--- start ---
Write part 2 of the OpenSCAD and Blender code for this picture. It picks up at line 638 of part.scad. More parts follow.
--- end ---
--- start ---
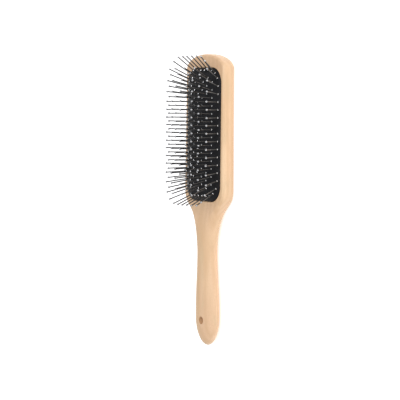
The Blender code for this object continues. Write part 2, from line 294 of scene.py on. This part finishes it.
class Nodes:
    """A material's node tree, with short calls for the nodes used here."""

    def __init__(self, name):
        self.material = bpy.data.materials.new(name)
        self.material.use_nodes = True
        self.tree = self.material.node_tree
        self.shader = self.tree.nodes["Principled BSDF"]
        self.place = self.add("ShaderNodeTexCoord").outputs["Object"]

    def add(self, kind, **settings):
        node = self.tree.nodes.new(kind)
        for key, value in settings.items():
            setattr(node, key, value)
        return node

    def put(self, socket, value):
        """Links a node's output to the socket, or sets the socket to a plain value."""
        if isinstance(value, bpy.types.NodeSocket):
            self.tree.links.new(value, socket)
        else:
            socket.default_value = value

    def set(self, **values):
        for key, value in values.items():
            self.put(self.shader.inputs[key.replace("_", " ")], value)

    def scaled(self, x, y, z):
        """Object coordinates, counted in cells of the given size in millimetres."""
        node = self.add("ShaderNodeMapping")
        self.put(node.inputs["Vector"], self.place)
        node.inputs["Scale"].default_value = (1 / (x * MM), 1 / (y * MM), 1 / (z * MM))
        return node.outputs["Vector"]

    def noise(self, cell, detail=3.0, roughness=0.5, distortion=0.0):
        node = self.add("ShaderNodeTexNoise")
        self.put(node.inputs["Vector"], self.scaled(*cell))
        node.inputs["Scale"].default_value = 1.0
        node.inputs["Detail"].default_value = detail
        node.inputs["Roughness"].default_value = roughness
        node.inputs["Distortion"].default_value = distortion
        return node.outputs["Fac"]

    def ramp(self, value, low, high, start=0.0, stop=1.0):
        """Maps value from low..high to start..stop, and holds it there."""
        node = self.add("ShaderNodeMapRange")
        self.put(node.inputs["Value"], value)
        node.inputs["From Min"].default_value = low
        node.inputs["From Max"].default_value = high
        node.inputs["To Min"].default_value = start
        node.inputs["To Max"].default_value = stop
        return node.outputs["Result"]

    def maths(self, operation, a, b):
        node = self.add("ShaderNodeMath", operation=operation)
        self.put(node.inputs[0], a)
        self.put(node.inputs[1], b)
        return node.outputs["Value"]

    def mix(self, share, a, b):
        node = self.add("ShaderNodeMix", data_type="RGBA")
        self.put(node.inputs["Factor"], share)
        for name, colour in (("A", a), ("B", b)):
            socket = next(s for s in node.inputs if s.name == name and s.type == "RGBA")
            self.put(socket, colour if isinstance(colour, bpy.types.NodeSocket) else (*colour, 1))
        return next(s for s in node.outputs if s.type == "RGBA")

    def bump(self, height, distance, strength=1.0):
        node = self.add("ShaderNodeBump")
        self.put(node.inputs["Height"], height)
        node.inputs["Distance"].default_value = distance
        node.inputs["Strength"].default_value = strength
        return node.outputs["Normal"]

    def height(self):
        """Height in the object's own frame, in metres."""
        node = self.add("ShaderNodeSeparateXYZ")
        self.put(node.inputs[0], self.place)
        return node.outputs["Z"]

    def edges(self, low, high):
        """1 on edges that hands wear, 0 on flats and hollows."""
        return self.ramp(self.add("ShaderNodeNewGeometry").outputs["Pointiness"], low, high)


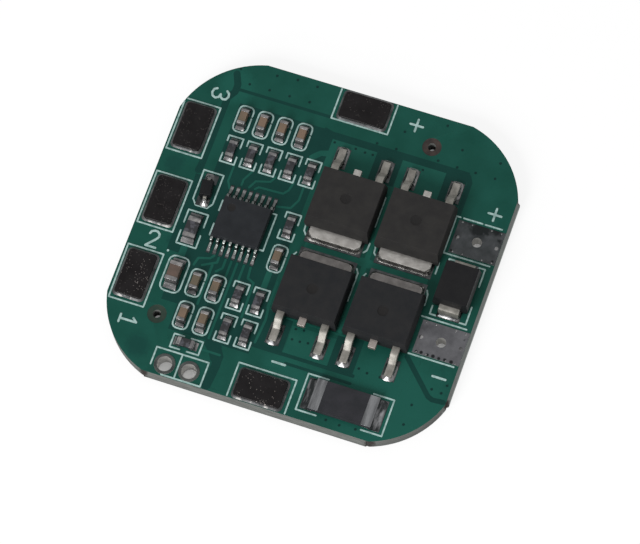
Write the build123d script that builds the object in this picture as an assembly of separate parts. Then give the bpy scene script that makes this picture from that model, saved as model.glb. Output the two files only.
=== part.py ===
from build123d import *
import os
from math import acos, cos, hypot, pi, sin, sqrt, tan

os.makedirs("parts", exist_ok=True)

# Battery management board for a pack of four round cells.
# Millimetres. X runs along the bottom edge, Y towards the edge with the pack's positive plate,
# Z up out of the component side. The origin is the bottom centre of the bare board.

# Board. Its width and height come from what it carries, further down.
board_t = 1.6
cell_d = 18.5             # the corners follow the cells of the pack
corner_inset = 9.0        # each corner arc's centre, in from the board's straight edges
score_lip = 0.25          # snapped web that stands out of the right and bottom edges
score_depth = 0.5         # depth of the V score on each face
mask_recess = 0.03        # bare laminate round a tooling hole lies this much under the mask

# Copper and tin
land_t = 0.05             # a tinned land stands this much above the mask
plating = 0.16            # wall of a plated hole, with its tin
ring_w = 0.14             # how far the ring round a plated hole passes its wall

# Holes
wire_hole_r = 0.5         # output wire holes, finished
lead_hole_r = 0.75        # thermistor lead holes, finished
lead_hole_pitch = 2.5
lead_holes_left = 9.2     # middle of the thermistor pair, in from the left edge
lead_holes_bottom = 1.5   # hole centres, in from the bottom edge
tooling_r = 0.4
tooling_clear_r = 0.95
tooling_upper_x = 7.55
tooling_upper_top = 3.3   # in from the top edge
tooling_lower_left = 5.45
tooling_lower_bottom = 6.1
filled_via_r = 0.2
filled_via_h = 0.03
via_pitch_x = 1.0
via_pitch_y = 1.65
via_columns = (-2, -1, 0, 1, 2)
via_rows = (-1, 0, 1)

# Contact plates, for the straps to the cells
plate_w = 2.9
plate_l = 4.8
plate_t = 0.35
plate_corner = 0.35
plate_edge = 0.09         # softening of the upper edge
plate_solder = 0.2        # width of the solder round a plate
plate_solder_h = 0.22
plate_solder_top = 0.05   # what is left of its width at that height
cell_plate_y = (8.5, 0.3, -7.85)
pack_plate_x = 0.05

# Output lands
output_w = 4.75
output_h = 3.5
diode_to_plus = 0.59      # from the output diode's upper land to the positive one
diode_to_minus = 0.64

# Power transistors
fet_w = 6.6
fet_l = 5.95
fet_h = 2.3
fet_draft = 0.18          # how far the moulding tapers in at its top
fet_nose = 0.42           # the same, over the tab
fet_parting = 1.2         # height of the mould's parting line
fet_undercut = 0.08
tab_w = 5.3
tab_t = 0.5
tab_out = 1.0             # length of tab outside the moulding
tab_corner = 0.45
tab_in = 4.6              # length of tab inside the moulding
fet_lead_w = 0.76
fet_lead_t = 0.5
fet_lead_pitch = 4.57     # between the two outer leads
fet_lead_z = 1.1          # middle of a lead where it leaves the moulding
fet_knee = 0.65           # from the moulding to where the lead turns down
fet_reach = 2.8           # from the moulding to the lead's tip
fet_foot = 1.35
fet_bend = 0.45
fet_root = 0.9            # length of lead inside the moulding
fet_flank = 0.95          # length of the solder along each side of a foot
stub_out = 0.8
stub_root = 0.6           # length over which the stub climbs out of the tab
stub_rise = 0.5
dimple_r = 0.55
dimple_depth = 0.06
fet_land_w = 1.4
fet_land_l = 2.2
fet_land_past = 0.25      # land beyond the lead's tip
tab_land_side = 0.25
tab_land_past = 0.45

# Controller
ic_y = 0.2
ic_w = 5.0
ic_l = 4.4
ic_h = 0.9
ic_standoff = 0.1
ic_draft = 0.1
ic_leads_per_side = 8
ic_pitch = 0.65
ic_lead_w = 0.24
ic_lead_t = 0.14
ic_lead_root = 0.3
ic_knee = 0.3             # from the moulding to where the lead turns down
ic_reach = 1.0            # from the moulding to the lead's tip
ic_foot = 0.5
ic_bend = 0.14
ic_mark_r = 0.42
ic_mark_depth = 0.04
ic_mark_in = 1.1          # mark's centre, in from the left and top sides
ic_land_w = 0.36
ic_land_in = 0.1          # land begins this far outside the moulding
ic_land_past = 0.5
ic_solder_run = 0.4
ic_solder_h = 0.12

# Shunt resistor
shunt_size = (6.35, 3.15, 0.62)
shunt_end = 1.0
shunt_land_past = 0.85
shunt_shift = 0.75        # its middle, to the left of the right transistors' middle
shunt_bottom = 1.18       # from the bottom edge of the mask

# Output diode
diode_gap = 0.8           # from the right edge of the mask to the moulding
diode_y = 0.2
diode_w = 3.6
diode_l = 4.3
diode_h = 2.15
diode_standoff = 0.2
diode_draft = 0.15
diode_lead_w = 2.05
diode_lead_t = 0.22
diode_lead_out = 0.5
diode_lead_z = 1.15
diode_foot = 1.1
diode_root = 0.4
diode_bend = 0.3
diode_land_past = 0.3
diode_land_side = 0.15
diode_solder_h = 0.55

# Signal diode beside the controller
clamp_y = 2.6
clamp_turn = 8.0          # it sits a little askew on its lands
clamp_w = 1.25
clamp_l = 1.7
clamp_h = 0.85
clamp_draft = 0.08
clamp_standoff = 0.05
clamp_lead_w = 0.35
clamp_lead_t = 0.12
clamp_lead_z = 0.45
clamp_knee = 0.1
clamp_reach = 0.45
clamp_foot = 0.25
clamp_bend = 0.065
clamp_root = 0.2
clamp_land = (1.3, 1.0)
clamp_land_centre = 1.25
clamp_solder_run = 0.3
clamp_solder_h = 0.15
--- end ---
:: What is expected ::
Copy out every line from the material above in which the word "follow" appears.

:: The reply ::
Write part 2 of the OpenSCAD and Blender code for this picture. It picks up at line 638 of part.scad. More parts follow.
cell_d = 18.5             # the corners follow the cells of the pack